Temporally Flexible Transport Scheduling on Networks with Departure-Arrival Constriction and Nodal Capacity Limits
Anqi Dong, Karl H. Johansson, Johan Karlsson
TL;DR
The paper addresses optimal transport on networks with departure--arrival (DA) constraints and nodal capacity limits by formulating temporally flexible OT as a path-wise, multi-marginal problem. It distinguishes two regimes: Independent DA constraints, which yield a multi-marginal OT formulation, and Coupled DA constraints, which lead to an unequal-dimensional OT problem; each regime is studied for existence and uniqueness on line graphs. A node-aggregation approach extends the results to general graphs, and entropically regularized Sinkhorn-type algorithms—including a path-wise variant—enable scalable computation with linear convergence.

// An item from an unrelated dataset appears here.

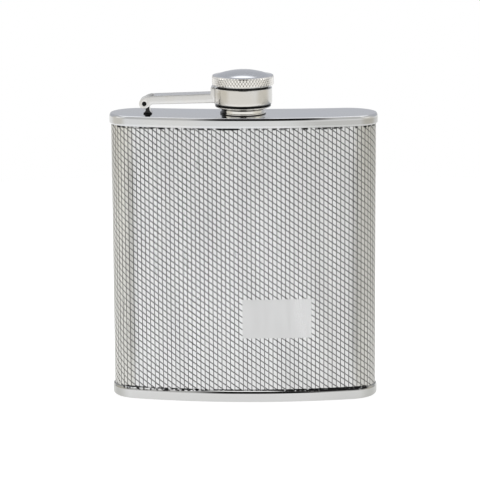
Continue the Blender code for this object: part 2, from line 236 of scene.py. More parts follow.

Numerical experiments on line graphs and path networks demonstrate scheduling feasibility, uniqueness properties, and fast convergence, underscoring the framework's potential for practical network scheduling in logistics, transit, and service-chain settings.
Abstract
We investigate the optimal transport (OT) problem over networks, wherein supply and demand are conceptualized as temporal marginals governing departure rates of particles from source nodes and arrival rates at sink nodes. This setting extends the classical OT framework, where all mass is conventionally assumed to depart at $t = 0$ and arrive at $t = t_f$. Our generalization accommodates departures and arrivals at specified times, referred as departure--arrival(DA) constraints. In particular, we impose nodal-temporal flux constraints at source and sink nodes, characterizing two distinct scenarios: (i) Independent DA constraints, where departure and arrival rates are prescribed independently, and (ii) Coupled DA constraints, where each particle's transportation time span is explicitly specified. We establish that OT with independent DA constraints admits a multi-marginal optimal transport formulation, while the coupled DA case aligns with the unequal-dimensional OT framework. For line graphs, we analyze the existence and uniqueness of the solution path. For general graphs, we use a constructive path-based reduction and optimize over a prescribed set of paths. From a computational perspective, we consider entropic regularization of the original problem to efficiently provide solutions based on multi-marginal Sinkhorn method, making use of the graphical structure of the cost to further improve scalability. Our numerical simulation further illustrates the linear convergence rate in terms of marginal violation.